## START Supplied material

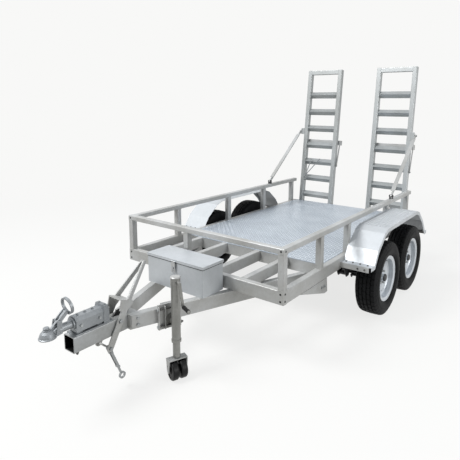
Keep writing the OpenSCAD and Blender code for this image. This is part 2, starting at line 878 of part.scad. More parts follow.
function strut_head() = [
    hinge_y + strut_up * sin(ramp_lean) + (stile_front + 3) * cos(ramp_lean),
    hinge_z + strut_up * cos(ramp_lean) - (stile_front + 3) * sin(ramp_lean)];

module ramp_strut() {
    color(galvanised)
        difference() {
            link(strut_x - 5, strut_x + 5, strut_head(), strut_foot, 30);
            rod_x(strut_x - 10, strut_x + 10, strut_head()[0], strut_head()[1], 7 + fit_gap);
        }
}

// Lugs and pins on the rear beam that carry the ramp stiles, and lugs on the rails for the struts
module ramp_hinges() {
    color(dark_steel)
        both_sides() {
            for (x = [-15, 10])
                difference() {
                    side_shape(strut_x + x, strut_x + x + 5, [for (p = [[-22, -29], [22, -29], [12, 14], [-12, 14]])
                        p + strut_foot]);
                    rod_x(strut_x - 20, strut_x + 20, strut_foot[0], strut_foot[1], 6);
                }
            for (x = [ramp_in, ramp_in + ramp_w - stile_w]) {
                for (ear = [x - 12, x + stile_w + 2])
                    side_shape(ear, ear + 10,
                        [[bed_l, hinge_z - 45], [bed_l, hinge_z + 14], [hinge_y + 16, hinge_z + 14], [hinge_y + 16, hinge_z - 16]]);
                rod_x(x - 6, x + stile_w + 6, hinge_y, hinge_z, hinge_pin_r);
            }
        }
}

module place_wheel(side, i) {
    translate([side * wheel_x, axle_y[i], tyre_r])
        mirror([side < 0 ? 1 : 0, 0, 0])
            children();
}

placed() {
    side_beams();
    front_beam();
    rear_beam();
    cross_members();
    front_joists();
    deck_plate();
    rail_posts();
    top_rails();
    drawbar_rails();
    drawbar_pole();
    toolbox();
    toolbox_lid();
    toolbox_latch();
    mudguards();
    mudguard_stays();
    side_bracket();
    axles();
    leaf_springs();
    spring_hangers();
    place_wheel(-1, 0) tyre();  // tyre_front_left
    place_wheel(1, 0) tyre();  // tyre_front_right
    place_wheel(-1, 1) tyre();  // tyre_rear_left
    place_wheel(1, 1) tyre();  // tyre_rear_right
    place_wheel(-1, 0) rim();  // rim_front_left
    place_wheel(1, 0) rim();  // rim_front_right
    place_wheel(-1, 1) rim();  // rim_rear_left
    place_wheel(1, 1) rim();  // rim_rear_right
    coupling_housing();
    coupling_head();
    coupling_handle();
    brake_lever();
    brake_bracket();
    brake_rod_end();
    jockey_clamp();
    jockey_leg();
    jockey_inner_tube();
    jockey_crank();
    jockey_fork();
    jockey_wheels();
    mirror([1, 0, 0]) ramp();  // ramp_left
    ramp();  // ramp_right
    mirror([1, 0, 0]) ramp_stand();  // ramp_stand_left
    ramp_stand();  // ramp_stand_right
    mirror([1, 0, 0]) ramp_strut();  // ramp_strut_left
    ramp_strut();  // ramp_strut_right
    ramp_hinges();
}
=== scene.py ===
import json
import math

import bmesh
import bpy
import numpy as np
from mathutils import Matrix, Vector


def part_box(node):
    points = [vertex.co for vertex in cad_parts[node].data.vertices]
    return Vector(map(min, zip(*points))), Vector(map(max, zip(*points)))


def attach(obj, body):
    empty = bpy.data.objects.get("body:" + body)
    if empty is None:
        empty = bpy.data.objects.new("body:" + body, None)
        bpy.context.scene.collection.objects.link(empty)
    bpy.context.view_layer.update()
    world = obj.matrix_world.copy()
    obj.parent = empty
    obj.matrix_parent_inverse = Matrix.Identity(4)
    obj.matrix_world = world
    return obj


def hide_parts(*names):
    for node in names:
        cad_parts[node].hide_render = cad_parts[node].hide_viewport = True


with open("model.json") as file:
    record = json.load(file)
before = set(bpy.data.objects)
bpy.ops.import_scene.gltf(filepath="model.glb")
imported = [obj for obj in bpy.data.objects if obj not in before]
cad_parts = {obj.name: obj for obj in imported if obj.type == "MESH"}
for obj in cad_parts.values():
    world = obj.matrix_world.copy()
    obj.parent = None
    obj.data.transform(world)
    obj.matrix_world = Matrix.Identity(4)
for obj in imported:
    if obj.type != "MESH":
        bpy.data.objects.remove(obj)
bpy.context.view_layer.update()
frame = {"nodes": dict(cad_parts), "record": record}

MM = 0.001
BOTH = (-1, 1)
# The frame's Y zero, in millimetres behind the front face of the bed
MID_Y = 885.809
BED_HALF = 795
POST = 50
# Under side of the drawbar
POLE_LOW = 380
AXLE_Y = (1304, 1976)
WHEEL_X = 974.5
WHEEL_Z = 328
# Each ramp's hinge line as Y and Z, and how far the standing ramp leans back
HINGE = (2785, 560)
LEAN = math.radians(6.1)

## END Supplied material

** What is asked **
Reproduce the whole listing word for word.

** Expected output **
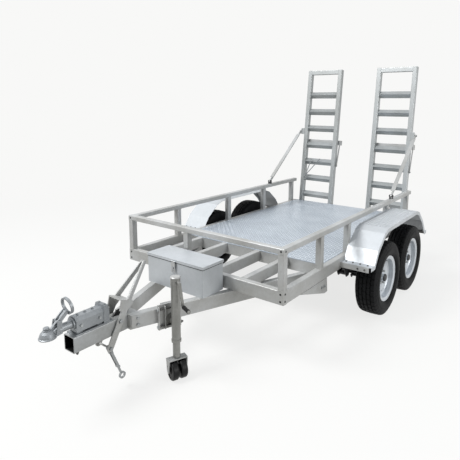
Keep writing the OpenSCAD and Blender code for this image. This is part 2, starting at line 878 of part.scad. More parts follow.
function strut_head() = [
    hinge_y + strut_up * sin(ramp_lean) + (stile_front + 3) * cos(ramp_lean),
    hinge_z + strut_up * cos(ramp_lean) - (stile_front + 3) * sin(ramp_lean)];

module ramp_strut() {
    color(galvanised)
        difference() {
            link(strut_x - 5, strut_x + 5, strut_head(), strut_foot, 30);
            rod_x(strut_x - 10, strut_x + 10, strut_head()[0], strut_head()[1], 7 + fit_gap);
        }
}

// Lugs and pins on the rear beam that carry the ramp stiles, and lugs on the rails for the struts
module ramp_hinges() {
    color(dark_steel)
        both_sides() {
            for (x = [-15, 10])
                difference() {
                    side_shape(strut_x + x, strut_x + x + 5, [for (p = [[-22, -29], [22, -29], [12, 14], [-12, 14]])
                        p + strut_foot]);
                    rod_x(strut_x - 20, strut_x + 20, strut_foot[0], strut_foot[1], 6);
                }
            for (x = [ramp_in, ramp_in + ramp_w - stile_w]) {
                for (ear = [x - 12, x + stile_w + 2])
                    side_shape(ear, ear + 10,
                        [[bed_l, hinge_z - 45], [bed_l, hinge_z + 14], [hinge_y + 16, hinge_z + 14], [hinge_y + 16, hinge_z - 16]]);
                rod_x(x - 6, x + stile_w + 6, hinge_y, hinge_z, hinge_pin_r);
            }
        }
}

module place_wheel(side, i) {
    translate([side * wheel_x, axle_y[i], tyre_r])
        mirror([side < 0 ? 1 : 0, 0, 0])
            children();
}

placed() {
    side_beams();
    front_beam();
    rear_beam();
    cross_members();
    front_joists();
    deck_plate();
    rail_posts();
    top_rails();
    drawbar_rails();
    drawbar_pole();
    toolbox();
    toolbox_lid();
    toolbox_latch();
    mudguards();
    mudguard_stays();
    side_bracket();
    axles();
    leaf_springs();
    spring_hangers();
    place_wheel(-1, 0) tyre();  // tyre_front_left
    place_wheel(1, 0) tyre();  // tyre_front_right
    place_wheel(-1, 1) tyre();  // tyre_rear_left
    place_wheel(1, 1) tyre();  // tyre_rear_right
    place_wheel(-1, 0) rim();  // rim_front_left
    place_wheel(1, 0) rim();  // rim_front_right
    place_wheel(-1, 1) rim();  // rim_rear_left
    place_wheel(1, 1) rim();  // rim_rear_right
    coupling_housing();
    coupling_head();
    coupling_handle();
    brake_lever();
    brake_bracket();
    brake_rod_end();
    jockey_clamp();
    jockey_leg();
    jockey_inner_tube();
    jockey_crank();
    jockey_fork();
    jockey_wheels();
    mirror([1, 0, 0]) ramp();  // ramp_left
    ramp();  // ramp_right
    mirror([1, 0, 0]) ramp_stand();  // ramp_stand_left
    ramp_stand();  // ramp_stand_right
    mirror([1, 0, 0]) ramp_strut();  // ramp_strut_left
    ramp_strut();  // ramp_strut_right
    ramp_hinges();
}
=== scene.py ===
import json
import math

import bmesh
import bpy
import numpy as np
from mathutils import Matrix, Vector


def part_box(node):
    points = [vertex.co for vertex in cad_parts[node].data.vertices]
    return Vector(map(min, zip(*points))), Vector(map(max, zip(*points)))


def attach(obj, body):
    empty = bpy.data.objects.get("body:" + body)
    if empty is None:
        empty = bpy.data.objects.new("body:" + body, None)
        bpy.context.scene.collection.objects.link(empty)
    bpy.context.view_layer.update()
    world = obj.matrix_world.copy()
    obj.parent = empty
    obj.matrix_parent_inverse = Matrix.Identity(4)
    obj.matrix_world = world
    return obj


def hide_parts(*names):
    for node in names:
        cad_parts[node].hide_render = cad_parts[node].hide_viewport = True


with open("model.json") as file:
    record = json.load(file)
before = set(bpy.data.objects)
bpy.ops.import_scene.gltf(filepath="model.glb")
imported = [obj for obj in bpy.data.objects if obj not in before]
cad_parts = {obj.name: obj for obj in imported if obj.type == "MESH"}
for obj in cad_parts.values():
    world = obj.matrix_world.copy()
    obj.parent = None
    obj.data.transform(world)
    obj.matrix_world = Matrix.Identity(4)
for obj in imported:
    if obj.type != "MESH":
        bpy.data.objects.remove(obj)
bpy.context.view_layer.update()
frame = {"nodes": dict(cad_parts), "record": record}

MM = 0.001
BOTH = (-1, 1)
# The frame's Y zero, in millimetres behind the front face of the bed
MID_Y = 885.809
BED_HALF = 795
POST = 50
# Under side of the drawbar
POLE_LOW = 380
AXLE_Y = (1304, 1976)
WHEEL_X = 974.5
WHEEL_Z = 328
# Each ramp's hinge line as Y and Z, and how far the standing ramp leans back
HINGE = (2785, 560)
LEAN = math.radians(6.1)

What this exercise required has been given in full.